Ireland gunning for at least one sizeable scalp

Everyone loves an underdog, especially one dressed in green. From Italia ’90 in football to West Indies 2007 in cricket, Ireland have long been the neutral’s favourite World Cup team, and four years on from their extraordinary Caribbean campaign, they are back in the mix and hungry to prove their credentials once again.

Everyone loves an underdog – except, that is, the sport’s administrators. The magnificence of Ireland’s performance in Jamaica four years ago came at a price. By dumping Pakistan out of the competition with a gripping three-wicket victory in their group-stage encounter at Sabina Park, they eliminated one of the tournament’s major drawcards, just as Bangladesh were accounting for India over in Trinidad.

The upshot of that remarkable day – St Patrick’s Day, no less – has been a rehashed competition, with more group stage games designed to safeguard against a repeat of Ireland’s heroics, a fact conceded by the tournament director, Prof Ratnakar Shetty. And if that seems harsh, then worse is to follow in 2015, when the format is set to eliminate all non-Test playing nations, even those like Ireland with some pedigree at this level.

It means, therefore, that for Ireland, this time, it’s personal. They have six matches in Group B in which to make as big a splash as possible, and prove that the administrators have got their priorities badly wrong. The core of the contenders from 2007 are back for another go, and while the injured Eoin Morgan has long since thrown in his lot with England, their batting has been bolstered by the return of Ed Joyce.

Ahead of the tournament four years ago, Ireland’s tally of official ODIs was a measly eight – seven of which had come against fellow minnows. Now they are relative veterans, with 58 official contests under their belts, and a wealth of reasons to give it their best shot. It is asking too much to expect a repeat of the Kingston miracle, but with six opportunities to make their presence known, they’ll be gunning for at least one sizeable scalp.

World Cup pedigree

Just the one tournament, but what a tournament. Ireland showed their mettle with an agonisingly close-fought tie against Zimbabwe, then held their nerve in a fraught finale to eliminate Pakistan in that unforgettable three-wicket triumph. The Super Eights were a let-down on many fronts, as their lack of experience took its toll, but they at least managed to win their mini-World Cup, by downing Bangladesh in their penultimate appearance, at Bridgetown.

Form guide

A little patchy in recent months. A shared series in Canada was followed by a 2-1 defeat in Zimbabwe, and their warm-ups on the subcontinent haven’t gone entirely to plan either, with consecutive losses to Zimbabwe and Kenya in Dubai. They may be saving their best for when it matters, but they’ll need to raise their game soon.

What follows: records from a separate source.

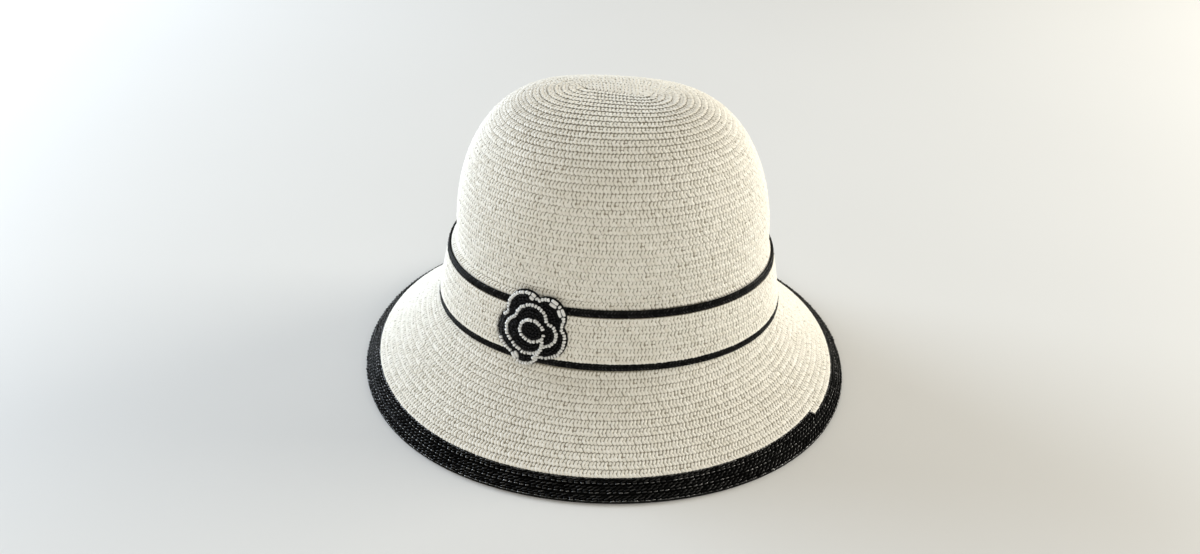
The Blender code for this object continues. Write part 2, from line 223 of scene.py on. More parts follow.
def addMesh(name, part, finish):
    points, quads = np.asarray(part["points"], np.float32), np.asarray(part["quads"], np.int32)
    mesh = bpy.data.meshes.new(name)
    mesh.vertices.add(len(points))
    mesh.vertices.foreach_set("co", points.ravel())
    mesh.loops.add(quads.size)
    mesh.loops.foreach_set("vertex_index", quads.ravel())
    mesh.polygons.add(len(quads))
    mesh.polygons.foreach_set("loop_start", np.arange(0, quads.size, 4, dtype=np.int32))
    layer = mesh.uv_layers.new(name="UVMap")
    layer.data.foreach_set("uv", np.asarray(part["corners"], np.float32)[quads.ravel()].ravel())
    for key in ("tone", "seed"):  # read by the finishes
        mark = mesh.attributes.new(key, "FLOAT", "POINT")
        mark.data.foreach_set("value", np.asarray(part[key], np.float32))
    mesh.update(calc_edges=True)
    mesh.validate()
    mesh.shade_smooth()
    mesh.materials.append(finish)
    piece = linked(name, mesh)
    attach(piece, "root")
    print(f"{name}: {2 * len(quads)} triangles")
    return piece


def joinStrands(name, parts, finish):
    joined = {key: np.concatenate([part[key] for part in parts])
              for key in ("points", "corners", "tone", "seed")}
    shifts = np.cumsum([0] + [len(part["points"]) for part in parts[:-1]])
    joined["quads"] = np.concatenate([part["quads"] + shift for part, shift in zip(parts, shifts)])
    return addMesh(name, joined, finish)


def gridQuads(lines, columns, wrap=False):
    # quads of a grid of points, line after line
    line = np.arange(lines if wrap else lines - 1)[:, None]
    column = np.arange(columns - 1)[None]
    here, ahead = line * columns + column, (line + 1) % lines * columns + column
    return np.stack([here, ahead, ahead + 1, here + 1], -1).reshape(-1, 4)


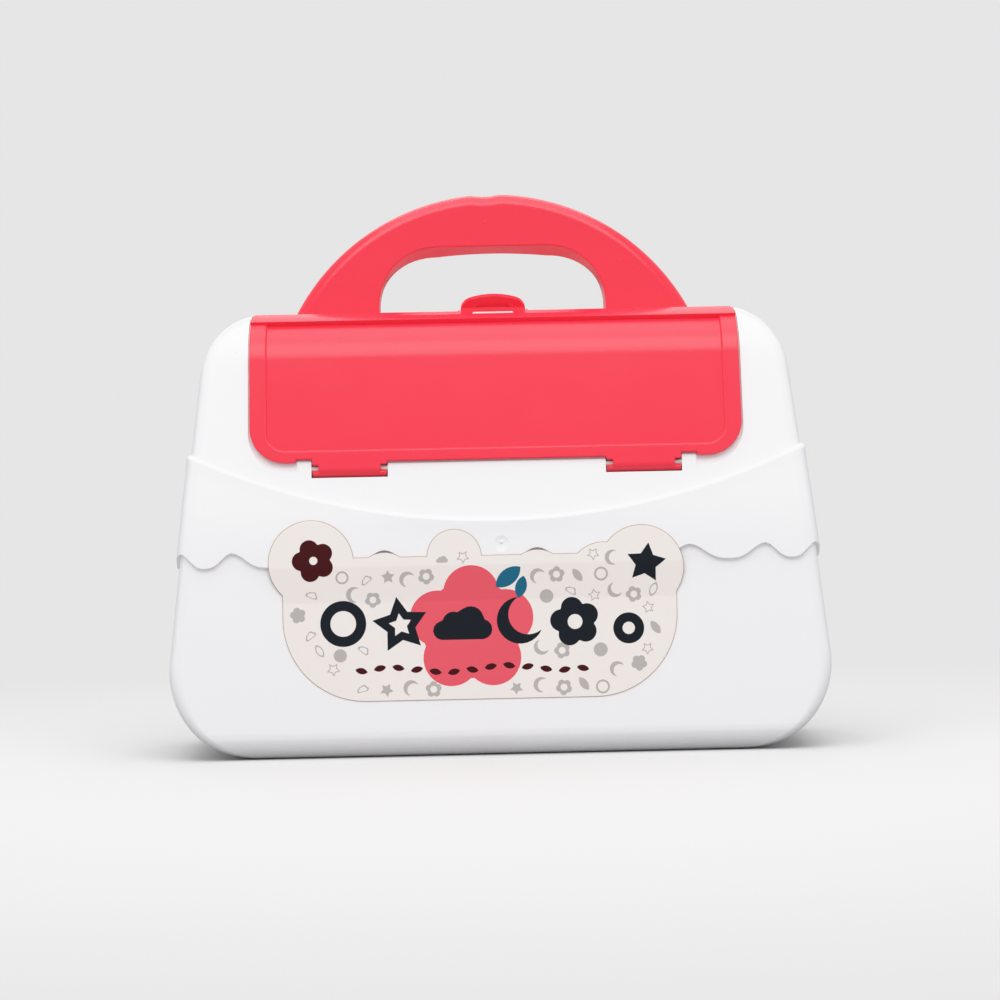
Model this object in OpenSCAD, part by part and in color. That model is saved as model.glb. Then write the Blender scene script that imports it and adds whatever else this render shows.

Where they’re likely to finish

Progression to the quarter-finals would be a miracle given the format, but they’ve got a few teams in their group that they are sure to target – England, West Indies and Bangladesh, to name but three.

Watchability

More doughty than flamboyant, Ireland at their best are a team with tenacity who refuse to accept when they are beaten. Their bowling attack relies on diligence above all else, with Trent Johnston setting the example and Boyd Rankin providing the height and a touch of class.

Key players

George Dockrell is just 18 years old, but already he’s a player with an immense future ahead of him. In the World Twenty20 back in May, he blended nous with audacity as his flighted twirlers saw off Netherlands in the qualifying tournament, before taking 3 for 16 against West Indies and choking England’s middle-order with four overs for 19 in the main event. His school exams ruled him out of an ODI against Australia, but a two-year deal with Somerset was ample consolation. Another mature performance, and it might even be England who come sniffing next …

Ed Joyce has made more trips across the Irish Sea than your average RyanAir flight. Born in Dublin, he set about qualifying for England during his county stint with Middlesex, before eventually making his debut in June 2006 – against Ireland in Belfast, no less. Soon afterwards, he travelled to the 2007 World Cup on the back of an ODI century against Australia, but having been jettisoned by England in the wake of that disastrous tournament, he decided to requalify for his native land. At the age of 32, he is arguably in his prime, and his experience will be invaluable.